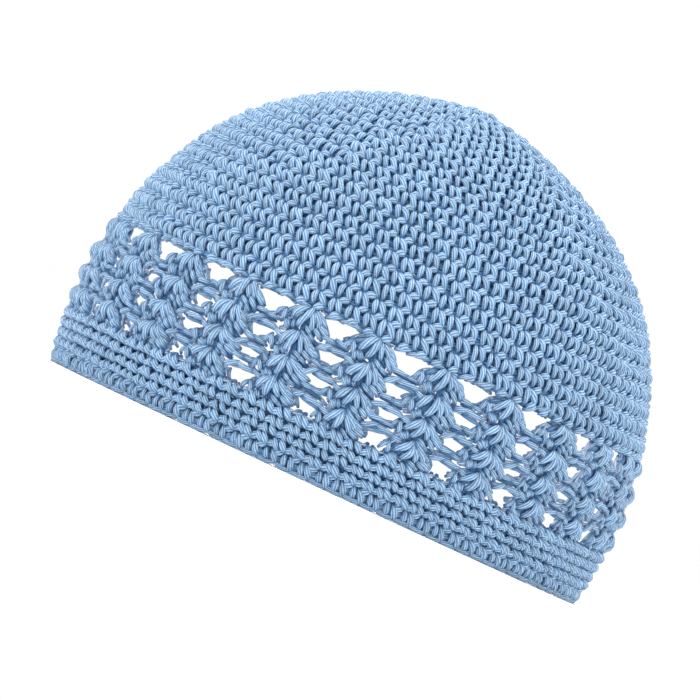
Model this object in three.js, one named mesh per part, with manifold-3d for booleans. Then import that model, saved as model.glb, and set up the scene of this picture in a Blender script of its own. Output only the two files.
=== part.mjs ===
// Crocheted cotton kufi: a domed crown, a band of shell lace, a firm hem and
// an edging round, one wall of yarn throughout. Millimetres, +Z up; the hat
// stands on its rim at z = 0 with its axis on Z.
import * as THREE from 'three';
import { mergeVertices } from 'three/addons/utils/BufferGeometryUtils.js';
import Module from 'manifold-3d';

const wasm = await Module();
wasm.setup();

// ---- driving sizes ---------------------------------------------------------
const hatHeight = 127;         // rim to the tip of the crown
const wall = 3.0;              // thickness of the crocheted wall
const seam = 0.3;              // clearance left between neighbouring sections

const laceTop = 49.5;          // height where the crown ends and the lace starts
const laceBottom = 16.7;       // height where the lace ends and the hem starts
const edgingTop = 5.0;         // height where the hem ends and the edging starts

// Outer shape of the hat, from the rim up to the tip of the crown.
const profile = [
  { height: 0, radius: 89.4 },
  { height: 8, radius: 91.0 },
  { height: 17, radius: 92.0 },
  { height: 27, radius: 92.5 },
  { height: 40, radius: 91.6 },
  { height: 52, radius: 89.1 },
  { height: 65, radius: 85.3 },
  { height: 77.5, radius: 79.8 },
  { height: 90, radius: 71.9 },
  { height: 102, radius: 60.4 },
  { height: 112.5, radius: 45.2 },
  { height: 120.6, radius: 27.0 },
  { height: 125.2, radius: 11.0 },
  { height: hatHeight, radius: 0 },
];

// Shell lace: columns of shells round the hat, four shells high.
const laceColumns = 24;
const columnLean = 0.035;      // sideways drift of a column per unit of height
// Gaps between two columns, one row of the table for each round of shells.
// A gap is wide under its chain bar and narrows where the shells fan out.
const laceGaps = [
  { top: 47.2, bottom: 41.2, widthTop: 13.2, widthBottom: 5.6 },
  { top: 38.6, bottom: 33.4, widthTop: 10.0, widthBottom: 5.8 },
  { top: 30.0, bottom: 25.6, widthTop: 9.4, widthBottom: 5.6 },
  { top: 22.8, bottom: 19.2, widthTop: 9.0, widthBottom: 5.4 },
];

const barLength = 7.6;         // length of a chain bar from shell to shell
const barDrop = 1.1;           // how far the bars lie below the shells' faces

const hemRounds = 4;           // firm rounds of the hem
const roundDip = 0.45;         // depth of the groove between two hem rounds
const edgeBead = 1.6;          // height of the chain line on the very edge

// ---- wall profile ------------------------------------------------------------
// Smooth curve through the profile table: x is the radius, y the height.
const outerCurve = new THREE.CatmullRomCurve3(
  profile.map((p) => new THREE.Vector3(p.radius, p.height, 0)),
  false,
  'centripetal',
);
const fineCurve = outerCurve.getPoints(600);

// Point and outward normal of the wall at a height below the tip.
function wallAt(height) {
  let i = 1;
  while (i < fineCurve.length - 1 && fineCurve[i].y < height) i += 1;
  const a = fineCurve[i - 1];
  const b = fineCurve[i];
  const t = (height - a.y) / (b.y - a.y);
  const along = new THREE.Vector2(b.x - a.x, b.y - a.y).normalize();
  return {
    point: new THREE.Vector2(a.x + (b.x - a.x) * t, height),
    normal: new THREE.Vector2(along.y, -along.x),
  };
}

// Radius of the wall's inner face at a height: the outer face moved inwards.
function innerRadius(height) {
  const { point, normal } = wallAt(height);
  return point.x - wall / Math.max(normal.x, 0.5);
}

// ---- solids --------------------------------------------------------------------
function revolve(points, segments) {
  const geometry = new THREE.LatheGeometry(points, segments);
  geometry.rotateX(Math.PI / 2);
  return geometry;
}

function toSolid(geometry) {
  const bare = geometry.clone();
  bare.deleteAttribute('normal');
  bare.deleteAttribute('uv');
  const merged = mergeVertices(bare, 1e-4);
  return new wasm.Manifold(new wasm.Mesh({
    numProp: 3,
    vertProperties: new Float32Array(merged.attributes.position.array),
    triVerts: new Uint32Array(merged.index.array),
  }));
}

function toGeometry(solid) {
  const mesh = solid.getMesh();
  const geometry = new THREE.BufferGeometry();
  geometry.setAttribute('position', new THREE.BufferAttribute(
    new Float32Array(mesh.vertProperties), 3));
  geometry.setIndex(new THREE.BufferAttribute(new Uint32Array(mesh.triVerts), 1));
  const flat = geometry.toNonIndexed();
  flat.computeVertexNormals();
  return flat;
}

// A ring of wall between two heights, its outer face shaped by the offsets.
function wallRing(low, high, outerSteps, innerSteps, segments, offset = () => 0) {
  const points = [];
  for (let i = 0; i <= outerSteps; i += 1) {
    const height = low + (high - low) * (i / outerSteps);
    points.push(new THREE.Vector2(wallAt(height).point.x + offset(height), height));
  }
  for (let i = innerSteps; i >= 0; i -= 1) {
    const height = low + (high - low) * (i / innerSteps);
    points.push(new THREE.Vector2(innerRadius(height), height));
  }
  points.push(points[0].clone());
  return revolve(points, segments);
}

// Crown: a dome of even wall, open below.
function crownGeometry() {
  const low = laceTop + seam / 2;
  const base = wallAt(low).point;
  const start = fineCurve.findIndex((p) => p.y > low);
  const outer = [base];
  const inner = [new THREE.Vector2(innerRadius(low), low)];
  // stations spread evenly along the curve
  const outerStations = 16;
  const innerStations = 10;
  for (let i = 1; i < outerStations; i += 1) {
    const p = fineCurve[Math.round(start + (600 - start) * (i / outerStations))];
    outer.push(new THREE.Vector2(p.x, p.y));
  }
  for (let i = 1; i < innerStations; i += 1) {
    const k = Math.round(start + (596 - start) * (i / innerStations));
    const p = fineCurve[k];
    const q = fineCurve[k + 1];
    const along = new THREE.Vector2(q.x - p.x, q.y - p.y).normalize();
    const height = p.y + along.x * wall;
    if (height > low + 1) inner.push(new THREE.Vector2(p.x - along.y * wall, height));
  }
  outer.push(new THREE.Vector2(0, hatHeight));
  inner.push(new THREE.Vector2(0, hatHeight - wall * 1.03));
  // from the inner tip down the inside, across the lower edge, up the outside
  return revolve([...inner.reverse(), ...outer], 56);
}

// Lace: the ring of wall with one gap cut for each shell of each column.
function laceGeometry() {
  const low = laceBottom + seam / 2;
  const high = laceTop - seam / 2;
  const band = toSolid(wallRing(low, high, 3, 1, laceColumns * 2));
  const middle = (laceTop + laceBottom) / 2;
  const cutFrom = 80;            // radius where the cutters start, inside the wall
  const cutDepth = 18;           // and how far out they run
  const cutters = [];
  const tallest = laceGaps[0].top;
  const lowest = laceGaps[laceGaps.length - 1].bottom;
  for (let column = 0; column < laceColumns; column += 1) {
    // the chain bars between two columns lie lower than the shells beside them
    const shift = ((tallest - lowest) / 2) * columnLean;
    const strip = new THREE.ExtrudeGeometry(new THREE.Shape([
      new THREE.Vector2(-barLength / 2 + shift, tallest),
      new THREE.Vector2(-barLength / 2 - shift, lowest),
      new THREE.Vector2(barLength / 2 - shift, lowest),
      new THREE.Vector2(barLength / 2 + shift, tallest),
    ]), { depth: 10, bevelEnabled: false });
    strip.rotateX(Math.PI / 2);
    strip.translate(0, -wallAt(33).point.x + barDrop, 0);
    strip.rotateZ(((column + 0.5) / laceColumns) * Math.PI * 2);
    cutters.push(toSolid(strip));
    for (const gap of laceGaps) {
      const drift = (gap.top + gap.bottom) / 2 - middle;
      // outline seen from outside the hat: x runs round the wall, y up it
      const outline = new THREE.Shape([
        new THREE.Vector2(-gap.widthTop / 2, gap.top),
        new THREE.Vector2(-gap.widthBottom / 2, gap.bottom),
        new THREE.Vector2(gap.widthBottom / 2, gap.bottom),
        new THREE.Vector2(gap.widthTop / 2, gap.top),
      ]);
      const cutter = new THREE.ExtrudeGeometry(outline, { depth: cutDepth, bevelEnabled: false });
      cutter.translate(drift * columnLean, 0, 0);
      // the outline's y becomes up and its extrusion runs out through the wall
      cutter.rotateX(Math.PI / 2);
      cutter.translate(0, -cutFrom, 0);
      cutter.rotateZ(((column + 0.5) / laceColumns) * Math.PI * 2);
      cutters.push(toSolid(cutter));
    }
  }
  return toGeometry(band.subtract(wasm.Manifold.union(cutters)));
}

// Hem: a ring whose outer face swells once for each crocheted round.
function hemGeometry() {
  const low = edgingTop + seam / 2;
  const high = laceBottom - seam / 2;
  const steps = hemRounds * 2;
  const pitch = (high - low) / hemRounds;
  return wallRing(low, high, steps, 1, 56, (height) => {
    const phase = (height - low) / pitch;
    return Math.abs(phase - Math.round(phase)) < 0.1 ? -roundDip : 0;
  });
}

// Edging: tall posts over a thin chain line, flat where the hat stands on it.
function edgingGeometry() {
  const high = edgingTop - seam / 2;
  const outer = (height) => wallAt(height).point.x;
  return revolve([
    new THREE.Vector2(outer(0) - wall + 0.4, 0),
    new THREE.Vector2(outer(0) - 0.5, 0),
    new THREE.Vector2(outer(0) + 0.1, 0.5),
    new THREE.Vector2(outer(edgeBead) + 0.1, edgeBead - 0.4),
    new THREE.Vector2(outer(edgeBead) - 0.5, edgeBead),
    new THREE.Vector2(outer(2.6), 2.6),
    new THREE.Vector2(outer(4), 4),
    new THREE.Vector2(outer(high) - roundDip, high),
    new THREE.Vector2(innerRadius(high), high),
    new THREE.Vector2(innerRadius(0.6), 0.6),
    new THREE.Vector2(outer(0) - wall + 0.4, 0),
  ], 56);
}

// ---- assembly --------------------------------------------------------------------
const kufi = new THREE.Group();
kufi.name = 'kufi';

function add(name, geometry, colour, roughness) {
  const material = new THREE.MeshStandardMaterial({ color: colour, roughness, metalness: 0 });
  material.name = `${name}_cotton`;
  const mesh = new THREE.Mesh(geometry, material);
  mesh.name = name;
  kufi.add(mesh);
}

add('crown', crownGeometry(), 0x86aed6, 0.9);
add('lace_band', laceGeometry(), 0x7ba5cf, 0.9);
add('hem_band', hemGeometry(), 0x7299c4, 0.9);
add('rim_edging', edgingGeometry(), 0x83abd3, 0.9);

export default kufi;
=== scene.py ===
# Crocheted cotton kufi: every stitch is yarn laid on the hat's wall, row by row.
import math
import bpy
import numpy as np
from mathutils import Euler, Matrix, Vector


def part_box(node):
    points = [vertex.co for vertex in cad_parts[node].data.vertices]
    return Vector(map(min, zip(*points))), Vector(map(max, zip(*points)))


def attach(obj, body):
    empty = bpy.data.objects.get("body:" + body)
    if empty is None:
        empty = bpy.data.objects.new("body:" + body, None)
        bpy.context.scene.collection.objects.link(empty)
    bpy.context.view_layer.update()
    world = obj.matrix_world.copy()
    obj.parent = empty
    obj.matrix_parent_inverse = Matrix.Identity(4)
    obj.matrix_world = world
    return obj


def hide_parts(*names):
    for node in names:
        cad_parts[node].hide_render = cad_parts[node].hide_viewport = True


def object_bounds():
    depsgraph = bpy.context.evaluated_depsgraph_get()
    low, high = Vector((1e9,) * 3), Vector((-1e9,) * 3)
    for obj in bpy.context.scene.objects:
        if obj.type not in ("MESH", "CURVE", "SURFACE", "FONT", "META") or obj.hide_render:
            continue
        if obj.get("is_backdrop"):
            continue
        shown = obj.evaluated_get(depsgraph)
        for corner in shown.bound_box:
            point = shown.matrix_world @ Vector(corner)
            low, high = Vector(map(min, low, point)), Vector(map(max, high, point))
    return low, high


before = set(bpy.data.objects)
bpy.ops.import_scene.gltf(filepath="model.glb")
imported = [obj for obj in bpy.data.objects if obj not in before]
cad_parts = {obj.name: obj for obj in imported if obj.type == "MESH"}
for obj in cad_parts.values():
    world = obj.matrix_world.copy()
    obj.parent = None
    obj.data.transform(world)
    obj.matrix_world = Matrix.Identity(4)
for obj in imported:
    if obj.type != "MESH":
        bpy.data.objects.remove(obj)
cadLow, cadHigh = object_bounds()
print("scene: frame loaded")

mm = 0.001
rng = np.random.default_rng(7)

wallSet = {
    "inset": 1.65 * mm,      # from the hat's outer face to the middle of the yarn layer
    "step": 0.25 * mm,       # spacing of the samples along the wall
    "rimStrip": 0.6 * mm,    # the profile ends this close to the rim
    "minDrop": 0.4 * mm,     # least fall from one station of the profile to the next
    "sameTurn": 1e-4,        # radians within which two stations lie on one line
    "spanSamples": 60,       # samples of the curve between two stations
    "tipRadius": 0.6 * mm,   # smallest radius used when millimetres are turned into angles
}


def outerProfile():
    # radius and height of the hat's outer face, tip first, read from the solids
    found = []
    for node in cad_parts.values():
        verts = np.empty(len(node.data.vertices) * 3)
        node.data.vertices.foreach_get("co", verts)
        verts = verts.reshape(-1, 3)
        found.append(np.column_stack([np.hypot(verts[:, 0], verts[:, 1]), verts[:, 2]]))
    points = np.unique(np.round(np.vstack(found), 6), axis=0)
    points = points[np.lexsort((points[:, 0], -points[:, 1]))]
    hull = [np.array([0.0, cadHigh.z])]
    while hull[-1][1] > cadLow.z + wallSet["rimStrip"]:
        # the next station down is the one that keeps every other inside
        here = hull[-1]
        below = points[points[:, 1] < here[1] - wallSet["minDrop"]]
        turn = np.arctan2(below[:, 0] - here[0], here[1] - below[:, 1])
        best = turn > turn.max() - wallSet["sameTurn"]
        hull.append(below[best][np.argmax(below[best][:, 1])])
    return np.array(hull)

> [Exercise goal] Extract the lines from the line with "shown = obj.evaluated_get(depsgraph)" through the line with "rng = np.random.default_rng(7)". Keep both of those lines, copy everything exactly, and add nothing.

> [Finished exercise]
        shown = obj.evaluated_get(depsgraph)
        for corner in shown.bound_box:
            point = shown.matrix_world @ Vector(corner)
            low, high = Vector(map(min, low, point)), Vector(map(max, high, point))
    return low, high


before = set(bpy.data.objects)
bpy.ops.import_scene.gltf(filepath="model.glb")
imported = [obj for obj in bpy.data.objects if obj not in before]
cad_parts = {obj.name: obj for obj in imported if obj.type == "MESH"}
for obj in cad_parts.values():
    world = obj.matrix_world.copy()
    obj.parent = None
    obj.data.transform(world)
    obj.matrix_world = Matrix.Identity(4)
for obj in imported:
    if obj.type != "MESH":
        bpy.data.objects.remove(obj)
cadLow, cadHigh = object_bounds()
print("scene: frame loaded")

mm = 0.001
rng = np.random.default_rng(7)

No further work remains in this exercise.